The biggest reason fried eggs get messed up in our house is because it’s morning, we’re anxiously struggling to get everybody out the door for school and work. We sit our boys down and make them take their time while enjoying breakfast, and we can focus on the perfection of a yellow circle on a white background.

Use the Right Heat

1.  Add a few drops of water to a non-stick skillet, and pre-heat on medium heat.  When the water begins to boil, it is the proper temperature.

2.  Add a tiny amount of butter, and wait until it foams.  Crack eggs and drop into butter, and immediately turn heat down to medium-low. 

3.  Fry eggs for about 1½ minutes, until there is a yellowish oval and bright yolk on top of a cooked white egg.

4.  Flip the eggs, and cook for about a minute for runny yolks, or about 1½ minutes for a slighty more firm egg yolk.

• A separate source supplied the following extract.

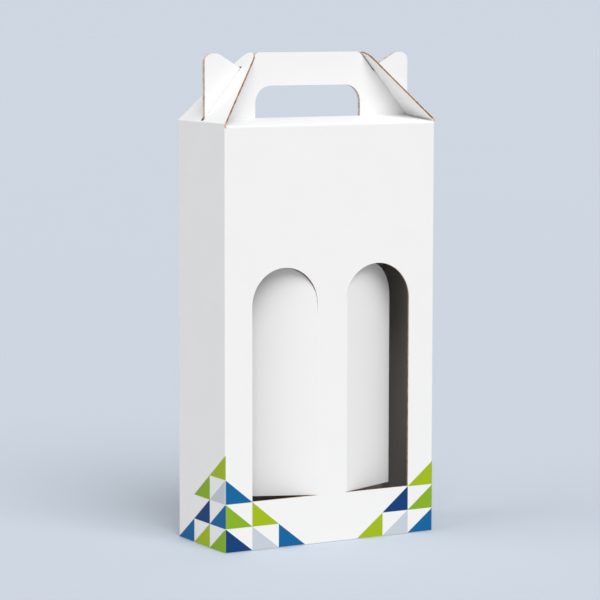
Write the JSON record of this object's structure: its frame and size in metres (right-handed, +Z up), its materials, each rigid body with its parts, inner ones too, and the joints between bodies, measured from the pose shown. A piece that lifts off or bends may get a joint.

5.  For “sunny-side up” eggs that are actually cooked, pour a Tablespoon of water into the pan immediately after dropping the eggs in, and put a cover on the skillet.  The steam will cook the top.

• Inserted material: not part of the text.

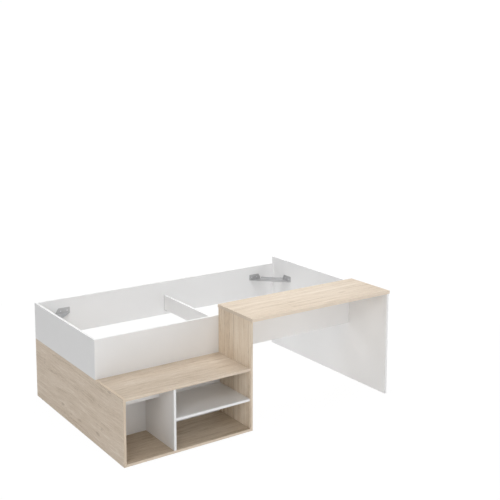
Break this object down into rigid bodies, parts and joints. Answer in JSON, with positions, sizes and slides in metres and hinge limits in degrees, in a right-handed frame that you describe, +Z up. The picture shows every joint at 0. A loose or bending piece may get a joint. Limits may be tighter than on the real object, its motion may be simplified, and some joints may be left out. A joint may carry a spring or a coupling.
{
  "type": "cabin bed",
  "caption": "Low cabin bed: white-sided mattress well on an oak-look open cabinet, with a desk top over the front rail.",
  "frame": {"origin": "bottom centre of the whole bed's box, on the floor", "axes": "+X along the bed from the cabinet end to the desk end, +Y from the desk's front to the back rail, +Z up"},
  "size_m": [2.045, 1.346, 0.742],
  "materials": {
    "oak_board": "matt oak-look melamine",
    "oak_band": "matt oak-look edge band",
    "white_board": "satin white melamine on chipboard",
    "white_band": "satin white edge band",
    "grey_steel": "galvanised, half dull",
    "zinc_steel": "zinc plated",
    "zinc_casting": "raw zinc die casting",
    "white_plastic": "moulded, matt",
    "beech": "raw fluted beech"
  },
  "bodies": {
    "root": {"left_side_lower": "oak_board", "left_side_upper": "white_board", "right_end_panel": "white_board", "tall_side_panel": "oak_board", "front_rail": "white_board", "back_rail": "white_board", "bench_top": "oak_board", "cabinet_bottom": "oak_board", "cabinet_divider": "white_board", "cabinet_shelf": "white_board", "cabinet_back": "white_board", "cabinet_stiffener": "white_board", "desk_top": "oak_board", "cross_member": "white_board", "oak_edge_bands": "oak_band", "white_edge_bands": "white_band", "corner_bracket_front_left": "grey_steel", "corner_bracket_front_right": "grey_steel", "corner_bracket_back_left": "grey_steel", "corner_bracket_back_right": "grey_steel", "cross_hanger_front": "grey_steel", "cross_hanger_back": "grey_steel", "wooden_dowels": "beech", "connecting_bolts": "zinc_steel", "cam_nuts": "zinc_casting", "cam_caps": "white_plastic", "confirmat_screws": "zinc_steel", "confirmat_caps": "white_plastic", "bracket_screws": "zinc_steel", "hanger_screws": "zinc_steel", "cross_member_screws": "zinc_steel", "shelf_pins": "zinc_steel"}
  },
  "joints": []
}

These eggs will be softer than eggs cooked at a higher temperature, so they will more difficult to flip.  It requires a forceful shove of the spatula underneath the eggs before flipping.

Cracking the Eggs

Why do yolks break when eggs are cracked for frying, but rarely when you crack them for scrambling.  It’s not common sense, but the harder you smack the eggs, the more likely the yolk will stay intact when you pour it into the pan.  If a piece of shell goes into the pan, use the large half of the shell to scoop it up, or wet a spoon before using it to scoop it up.

Best results come by cracking eggs on a flat surface, rather than the edge of a dish or pan.  I keep a plate next to the stove to crack eggs on, put the shells on, and make it easier to clean up.

For a change, lay a strip of sliced Swiss cheese across the top of the egg, immediately after removing it from the pan.  The residual heat will melt the cheese.